Trump’s position on trade has recently rattled his relationship with Downing Street — let alone with China, Mexico and Canada — with the U.K. as an EU member, for now, unsuccessfully seeking an exemption to tariffs on steel and aluminum.
The British government has called the decision to press forward with tariffs as “unjustifiable” and said that “any claim that U.K. steel and aluminum imports harm U.S. national security is without foundation.”
Trump has widely criticized the U.S.’ biggest trading partners and allies, saying that they have taken advantage of the U.S. and built up trade surpluses. Trump has announced this year sweeping tariffs on a range of imported goods – mostly from China – but has also threatened neighbors and allies Canada, Mexico and the EU.

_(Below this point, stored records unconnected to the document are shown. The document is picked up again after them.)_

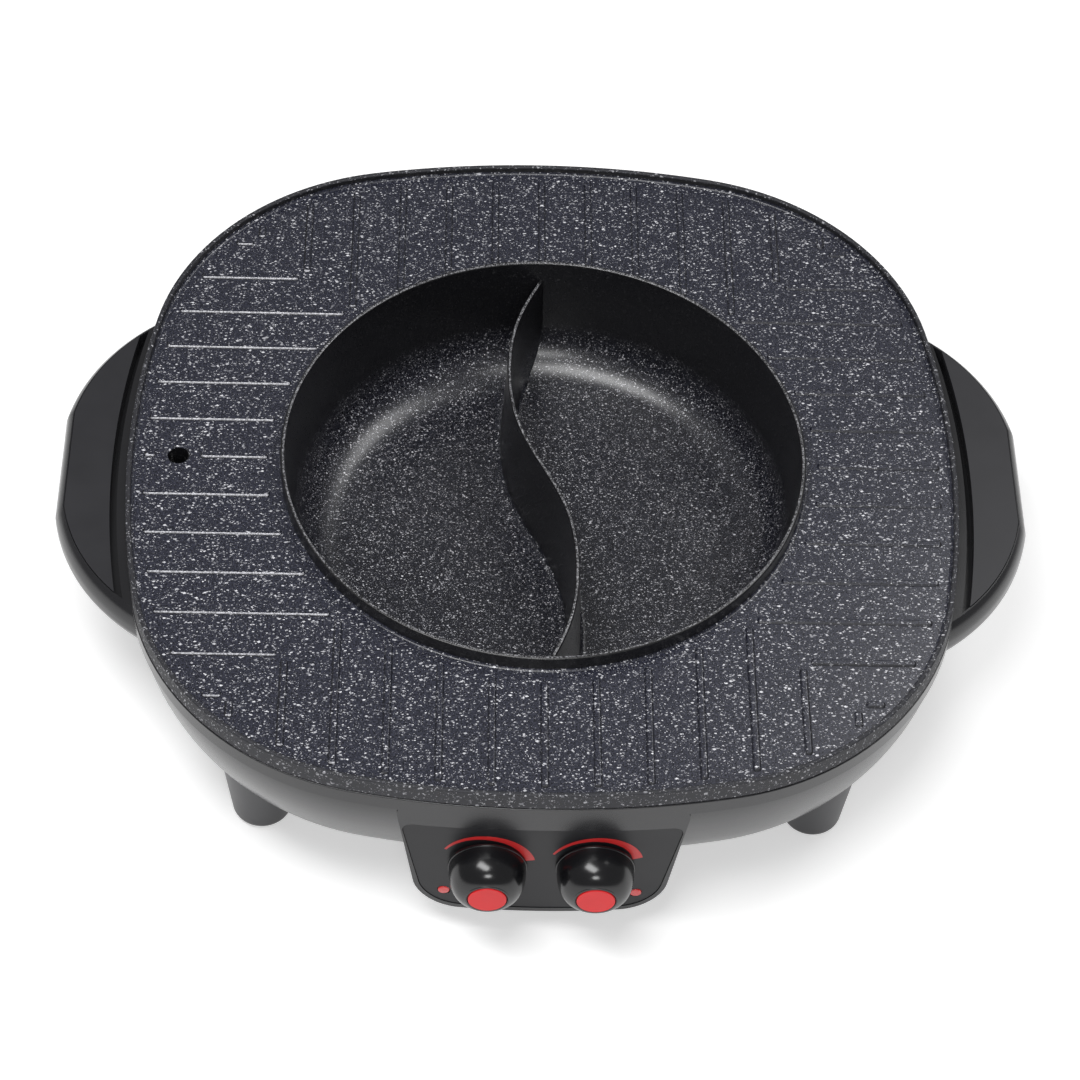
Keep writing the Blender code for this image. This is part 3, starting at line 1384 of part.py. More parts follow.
def tray_rail(name, side, parent):
    """An L rail under the bowl: a web outside the tray's flange and a lip below it."""
    flange_edge = TRAY_HALF_WIDTH + TRAY_FLANGE_WIDTH
    web_inner = flange_edge + SLIDE_GAP
    web_outer = web_inner + RAIL_THICKNESS
    lip_top = TRAY_TOP - TRAY_FLANGE_THICKNESS - SEAT_GAP
    lip_foot = lip_top - RAIL_THICKNESS
    lip_inner = TRAY_HALF_WIDTH + SLIDE_GAP
    top = BOWL_TOP - RAIL_TOP_DROP
    outer, inner = tray_span()
    start, end = outer + RAIL_END_MARGIN, inner - RAIL_END_MARGIN
    ys = sorted((side * web_inner, side * web_outer))
    rail = box(name, (start, ys[0], lip_foot), (end, ys[1], top))
    ys = sorted((side * lip_inner, side * (web_outer - RAIL_THICKNESS / 2)))
    join(rail, box(name + "_lip", (start, ys[0], lip_foot), (end, ys[1], lip_top)))
    cut(rail, bowl_solid(name + "_bowl", SEAT_GAP))
    settle(rail)
    return finish(rail, matt_black(), parent)


# Feet

def foot_blank():
    """One foot at the first corner: a tapered post whose top is cut to the bowl."""
    x, y = foot_places()[0]
    height = foot_boss_level() + FOOT_OVERLAP
    top_radius = FOOT_RADIUS + height * math.tan(FOOT_TAPER)
    edge = arc(FOOT_RADIUS - FOOT_EDGE, FOOT_EDGE, FOOT_EDGE, 0, -QUARTER_TURN, 3)
    deep, bore = foot_boss_level() - FOOT_SCREW_SEAT, SCREW_RADIUS + SEAT_GAP
    profile = [(bore, height), (top_radius, height)] + edge + [
        (FOOT_COUNTERBORE_RADIUS, 0),
        (FOOT_COUNTERBORE_RADIUS, deep),
        (bore, deep),
        (bore, height),
    ]
    foot = settle(turned("foot_blank", profile, FOOT_SEGMENTS))
    foot.data.transform(Matrix.Translation((x, y, 0)))
    cut(foot, bowl_solid("foot_bowl", SEAT_GAP))
    settle(foot)
    foot.data.transform(Matrix.Translation((-x, -y, 0)))
    return as_tool(smooth(foot))


def feet(parent):
    blank = foot_blank()
    names = ("foot_back_right", "foot_back_left", "foot_front_left", "foot_front_right")
    for number, (name, (x, y)) in enumerate(zip(names, foot_places())):
        finish(copy_of(blank, name, number * QUARTER_TURN, (x, y, 0)), matt_black(), parent)
    level = foot_boss_level() - FOOT_SCREW_SEAT - SEAT_GAP
    screws("foot_screw", FOOT_SCREW_SEAT + BOSS_HEIGHT, [(x, y, level) for x, y in foot_places()], parent)


# Bottom cover

def bottom_cover(parent):
    top = BOWL_FLOOR - SEAT_GAP
    foot = top - BOTTOM_COVER_THICKNESS
    radius = SERVICE_RADIUS + BOTTOM_COVER_OVERLAP
    cover = rod("bottom_cover", radius, (0, 0, foot), (0, 0, top), BOTTOM_COVER_SEGMENTS)
    distance = SERVICE_RADIUS * VENT_REACH_SHARE
    for number in range(VENT_COUNT):
        half, reach = VENT_WIDTH / 2, SERVICE_RADIUS * VENT_LENGTH_SHARE / 2
        vent = box("vent", (-reach, -half, foot - OVERRUN), (reach, half, top + OVERRUN))
        angle = 2 * math.pi * (number + 0.5) / VENT_COUNT
        vent.rotation_euler = (0, 0, angle)
        vent.location = (distance * math.cos(angle), distance * math.sin(angle), 0)
        cut(cover, vent)
    for x, y in bottom_screw_places():
        low, high = (x, y, foot - OVERRUN), (x, y, top + OVERRUN)
        cut(cover, rod("bottom_hole", SCREW_RADIUS + SEAT_GAP, low, high, SCREW_SEGMENTS))
    settle(cover)
    finish(cover, matt_black(), parent)
    places = [(x, y, foot - SEAT_GAP) for x, y in bottom_screw_places()]
    screws("bottom_cover_screw", BOTTOM_SCREW_LENGTH, places, parent)


# Power inlet

def power_inlet(parent):
    face = outline_reach(POD_OFFSET, 0) + SEAT_GAP
    back = face - INLET_DEPTH
    body = plate("power_inlet", inlet_points(0), back, face + INLET_BEZEL_THICKNESS / 2, "Y")
    join(body, plate("inlet_bezel", inlet_points(INLET_BEZEL), face, face + INLET_BEZEL_THICKNESS, "Y"))
    mouth = plate("inlet_mouth", inlet_points(-INLET_WALL), back + INLET_WALL, face + OVERRUN, "Y")
    cut(body, mouth)
    for number, (x, height) in enumerate(inlet_pin_places(), 1):
        slot = inlet_pin_box("inlet_pin_slot_" + str(number), x, height, SEAT_GAP)
        cut(body, slot)
    settle(body)
    finish(body, matt_black(), parent)
    for number, (x, height) in enumerate(inlet_pin_places(), 1):
        finish(inlet_pin_box("inlet_pin_" + str(number), x, height, 0), bright_steel(), parent)


def inlet_pin_places():
    spacing, rise = INLET_PIN_SPACING, INLET_PIN_RISE
    return [(-spacing, INLET_CENTRE - rise), (spacing, INLET_CENTRE - rise), (0, INLET_CENTRE + rise)]


def inlet_pin_box(name, x, height, margin):
    face = outline_reach(POD_OFFSET, 0)
    back = face - INLET_DEPTH - INLET_WALL
    half, rise = INLET_PIN_THICKNESS / 2 + margin, INLET_PIN_WIDTH / 2 + margin
    return box(name, (x - half, back, height - rise), (x + half, back + INLET_PIN_LENGTH, height + rise))


# Terminal block and thermal fuse

def terminal_block(parent):
    floor = TERMINAL_PLATFORM_TOP + SEAT_GAP
    half, depth = TERMINAL_WIDTH / 2, TERMINAL_DEPTH / 2
    reach = PLATE_HALF - TERMINAL_INSET
    low, high = (-half, reach - depth, floor), (half, reach + depth, floor + TERMINAL_HEIGHT)
    block = box("terminal_block", low, high)
    middle = floor + TERMINAL_HEIGHT / 2
    for number in range(TERMINAL_WAYS):
        x = TERMINAL_WIDTH * ((number + 0.5) / TERMINAL_WAYS - 0.5)
        start, end = (x, reach - TERMINAL_DEPTH, middle), (x, reach + TERMINAL_DEPTH, middle)
        cut(block, rod("terminal_hole", TERMINAL_HOLE_RADIUS, start, end, SCREW_SEGMENTS))
    settle(block)
    return finish(block, white_ceramic(), parent)


def thermal_fuse(parent):
    level = DISH_FLOOR + SEAT_GAP + FUSE_RADIUS
    start, end = (-FUSE_LENGTH / 2, FUSE_REACH, level), (FUSE_LENGTH / 2, FUSE_REACH, level)
    return finish(rod("thermal_fuse", FUSE_RADIUS, start, end, FUSE_SEGMENTS), bright_steel(), parent)


# Assembly

def assembly_empty():
    """Moves the model along Y so that the middle of its footprint is over the origin."""
    front = -knob_base_y() + KNOB_HEIGHT + CAP_PROUD
    back = outline_reach(POD_OFFSET, 0) + SEAT_GAP + INLET_BEZEL_THICKNESS
    frame = bpy.data.objects.new("assembly", None)
    frame.location = (0, (front - back) / 2, 0)
    return link(frame)


def main():
    clear_scene()
    frame = assembly_empty()
    grill_pan(frame)
    base_housing(frame)
    handle_cover("left", -1, frame)
    handle_cover("right", 1, frame)
    handle_screws(frame)
    control_face_plate(frame)
    for name, x in knob_axes().items():
        knob(name, x, frame)
        knob_cap(name, x, frame)
        thermostat(name, x, frame)
        thermostat_shaft(name, x, frame)
        thermostat_nut(name, x, frame)
    for name, x in light_places().items():
        indicator_lens(name, x, frame)
        indicator_lamp(name, x, frame)
    heat_reflector(frame)
    reflector_standoffs(frame)
    heating_element("pot", POT_ELEMENT_RADIUS, POT_ELEMENT_LEVEL, DISH_FLOOR, frame)
    heating_element("grill", GRILL_ELEMENT_RADIUS, GRILL_ELEMENT_LEVEL, LEDGE_TOP, frame)
    grease_tube(frame)
    drip_tray(frame)
    tray_rail("tray_rail_front", -1, frame)
    tray_rail("tray_rail_back", 1, frame)
    feet(frame)
    bottom_cover(frame)
    power_inlet(frame)
    terminal_block(frame)
    thermal_fuse(frame)


main()
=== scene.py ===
"""Looks of the hot pot and grill cooker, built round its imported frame."""

import re
from math import acos, asin, atan2, cos, hypot, pi, radians, sin, sqrt, tan

import bmesh
import bpy
from mathutils import Matrix, Vector

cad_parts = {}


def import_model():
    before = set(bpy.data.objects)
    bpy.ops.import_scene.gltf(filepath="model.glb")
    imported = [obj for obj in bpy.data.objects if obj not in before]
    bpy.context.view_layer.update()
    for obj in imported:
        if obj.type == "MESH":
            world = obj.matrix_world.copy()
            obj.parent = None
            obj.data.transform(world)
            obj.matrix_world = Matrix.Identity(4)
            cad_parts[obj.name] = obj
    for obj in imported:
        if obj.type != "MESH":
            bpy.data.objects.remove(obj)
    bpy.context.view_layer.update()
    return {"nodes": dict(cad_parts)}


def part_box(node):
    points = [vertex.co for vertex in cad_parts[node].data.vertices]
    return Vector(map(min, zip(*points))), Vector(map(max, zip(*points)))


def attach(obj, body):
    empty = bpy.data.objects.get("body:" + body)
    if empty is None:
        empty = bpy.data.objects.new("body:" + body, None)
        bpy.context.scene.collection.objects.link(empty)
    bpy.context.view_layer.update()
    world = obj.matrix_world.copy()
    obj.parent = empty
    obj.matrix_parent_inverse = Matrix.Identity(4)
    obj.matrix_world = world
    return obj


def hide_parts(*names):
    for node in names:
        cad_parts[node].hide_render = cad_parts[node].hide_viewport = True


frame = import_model()
nodes = frame["nodes"]
scene = bpy.context.scene

MM = 0.001
QUARTER = pi / 2
MERGE_DISTANCE = 0.002 * MM

# Sizes, nearly all as in the solids. The domes of the knobs are fuller here.
CENTRE_SHIFT = 8.7 * MM
SEAT_GAP = 0.3 * MM
OVERRUN = 6 * MM
EMBED = 1.2 * MM
PLATE_HALF = 209.5 * MM
FRONT = -PLATE_HALF - OVERRUN
SIDE_RADIUS = 480 * MM
CORNER_RADIUS = 139 * MM
OUTLINE_STEPS = 26

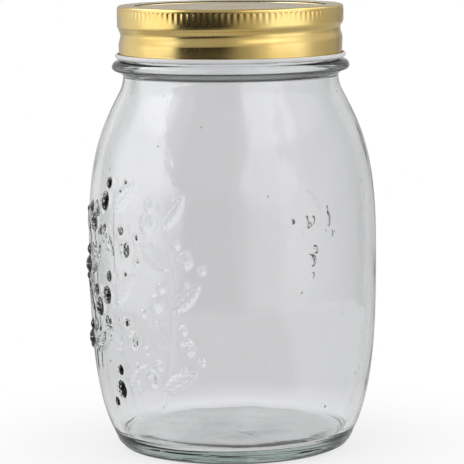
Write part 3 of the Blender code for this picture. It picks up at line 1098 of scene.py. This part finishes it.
def add_floor(settings):
    """A round white floor just under the jar."""
    gap = 0.0001
    bm = bmesh.new()
    bmesh.ops.create_circle(bm, cap_ends=True, segments=128, radius=settings.floor_radius)
    bmesh.ops.translate(bm, verts=bm.verts, vec=(0, 0, -gap))
    mesh = bpy.data.meshes.new("floor")
    bm.to_mesh(mesh)
    bm.free()
    mesh.materials.append(white_floor(settings))
    floor = bpy.data.objects.new("floor", mesh)
    bpy.context.scene.collection.objects.link(floor)


def studio_light(settings, from_front, rise):
    """What gloss shows by the angle from the camera: two screens and the gap between them, their
    reflection in the floor below the horizon, and a plain ceiling above. Angles are in degrees."""
    left = from_front.levels((-165, 0), (-150, 0.45), (-112, 0.6), (-90, 1), (-64, 1), (-53, 0))
    right = from_front.levels(
        (-6, 0), (16, 0.3), (33, 0.5), (46, 1), (70, 1), (98, 0.38), (132, 0.3), (160, 0)
    )
    screens = left * settings.left_light + right * settings.right_light
    low_left = from_front.levels((-165, 0.3), (-110, 0.8), (-82, 0.78), (-58, 0.25), (-40, 0.08))
    low_right = from_front.levels((-16, 0.02), (16, 0.3), (44, 0.8), (70, 0.76), (105, 0.5), (150, 0.4))
    low = low_left + low_right
    behind = from_front.math("ABSOLUTE").ramp(135, 165)
    high = screens * 0.5 + settings.gap_light + 0.42
    light = low + (screens + settings.gap_light - low) * rise.ramp(-12, -8.5)
    light = light + (high - light) * rise.ramp(0, 14)
    upper = from_front.between(-150, -66, 5) * 1.9 + from_front.between(15, 140, 8) * 1.1
    light = light + upper * rise.between(29, 56, 6)
    light = light + (settings.ceiling - light) * rise.ramp(50, 66)
    return light + behind * (settings.backdrop - light)


def glass_light(settings, from_front, rise, depth):
    """What shows through glass: the backdrop with its lighter cards, and, where a wall alone bends the
    view far, the dark sides and screens. Angles are in degrees."""
    shallow = depth.ramp(2.5, 3.5, 1, 0)
    light = settings.surround
    dark = (from_front.between(66, 134, 8) + from_front.between(-137, -118, 6)) * shallow
    bright = (from_front.between(-118, -49, 6) + from_front.between(12, 66, 6) * 0.7) * shallow
    gap = from_front.between(-49, 12, 6) * shallow
    right = from_front.between(134, 178, 6) * 0.06
    card = from_front.between(177.3, 179.3, 0.25) * rise.ramp(-7.5, -6) * 0.07
    edge = from_front - rise.ramp(-6.4, -4.6, 0, 1.8)
    left = edge.ramp(-178.3, -177.5) * from_front.ramp(-150, -137, 1, 0)
    left = left * rise.levels((-9, 0.06), (-7.6, 0.09), (-5.2, 0.2))
    light = light + dark * (0.1 - light) + bright * (1.25 - light) + gap * (0.12 - light)
    return light + right + card + left


def set_world(settings):
    """White to the camera, even light for matt surfaces, and screens with a gap for gloss and glass."""
    world = bpy.data.worlds.new("studio")
    world.use_nodes = True
    bpy.context.scene.world = world
    tree = Tree(world.node_tree)
    place = tree.add("ShaderNodeTexCoord", {}, {}, "Generated")
    x, y, z = (tree.add("ShaderNodeSeparateXYZ", {}, {0: place}, axis) for axis in "XYZ")
    from_front = x.math("ARCTAN2", -y) * (180 / math.pi)
    rise = z.math("ARCSINE") * (180 / math.pi)
    through = light_path(tree, "Is Transmission Ray")
    gloss = light_path(tree, "Is Glossy Ray") * (1 - through)
    depth = light_path(tree, "Transmission Depth")
    seen = glass_light(settings, from_front, rise, depth)
    light = gloss * studio_light(settings, from_front, rise) + through * seen
    sideways = x * x * 0.8 + z.ramp(0.3, 0.8, 0, 0.6)
    light = light + light_path(tree, "Is Diffuse Ray") * (sideways + settings.even_light)
    light = light + light_path(tree, "Is Camera Ray")
    sky = tree.add("ShaderNodeBackground", {}, {"Color": (1, 1, 1, 1), "Strength": light})
    tree.add("ShaderNodeOutputWorld", {}, {"Surface": sky})


class JAR_OT_stage(bpy.types.Operator):
    """Adds the floor, the studio's light and the camera"""

    bl_idname = "jar.stage"
    bl_label = "Stage"

    def execute(self, context):
        settings = context.scene.jar.stage
        add_camera()
        add_floor(settings)
        set_world(settings)
        context.scene.view_settings.view_transform = "Standard"
        return {"FINISHED"}


class JAR_PT_panel(bpy.types.Panel):
    """The jar's panel in the sidebar of the 3D view."""

    bl_label = "Preserving Jar"
    bl_idname = "JAR_PT_panel"
    bl_space_type = "VIEW_3D"
    bl_region_type = "UI"
    bl_category = "Jar"

    def draw(self, context):
        settings = context.scene.jar
        for operator, group in (
            (JAR_OT_stage, settings.stage),
            (JAR_OT_glass, settings.glass),
            (JAR_OT_disc, settings.disc),
            (JAR_OT_ring, settings.disc),
            (JAR_OT_band, settings.band),
        ):
            box = self.layout.box()
            box.operator(operator.bl_idname)
            for name in group.bl_rna.properties.keys():
                if name not in ("name", "rna_type"):
                    box.prop(group, name)


CLASSES = (
    GlassSettings,
    BandSettings,
    DiscSettings,
    StageSettings,
    JarSettings,
    JAR_OT_stage,
    JAR_OT_glass,
    JAR_OT_disc,
    JAR_OT_ring,
    JAR_OT_band,
    JAR_PT_panel,
)


def register():
    for cls in CLASSES:
        bpy.utils.register_class(cls)
    bpy.types.Scene.jar = PointerProperty(type=JarSettings)


def unregister():
    del bpy.types.Scene.jar
    for cls in reversed(CLASSES):
        bpy.utils.unregister_class(cls)


def main():
    register()
    bpy.ops.jar.stage()
    bpy.ops.jar.glass()
    bpy.ops.jar.lid_disc()
    bpy.ops.jar.sealing_ring()
    bpy.ops.jar.screw_band()


if __name__ == "__main__":
    main()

Digby Jones said the entire trade row at the moment was characterized by Trump “pushing it out as far as he can go, he’ll give himself some room for manoeuver and then he’s going to come back.”
But he added it was a “mistake” for the U.S. to alienate its friends and allies, particularly Britain, which has always fought alongside the U.S.
“What I would just say to him is, ‘Everybody in life Donald, and especially in international diplomacy, and especially when you’re America, needs friends. You don’t always need them all the time but you need your friends.
“And beating up on Britain is possibly a silly thing to do because history shows that, with the exception of Harold Wilson and the Vietnam War, Britain has sent its blood and treasure alongside Americans on every single occasion that it’s being called on to do so.”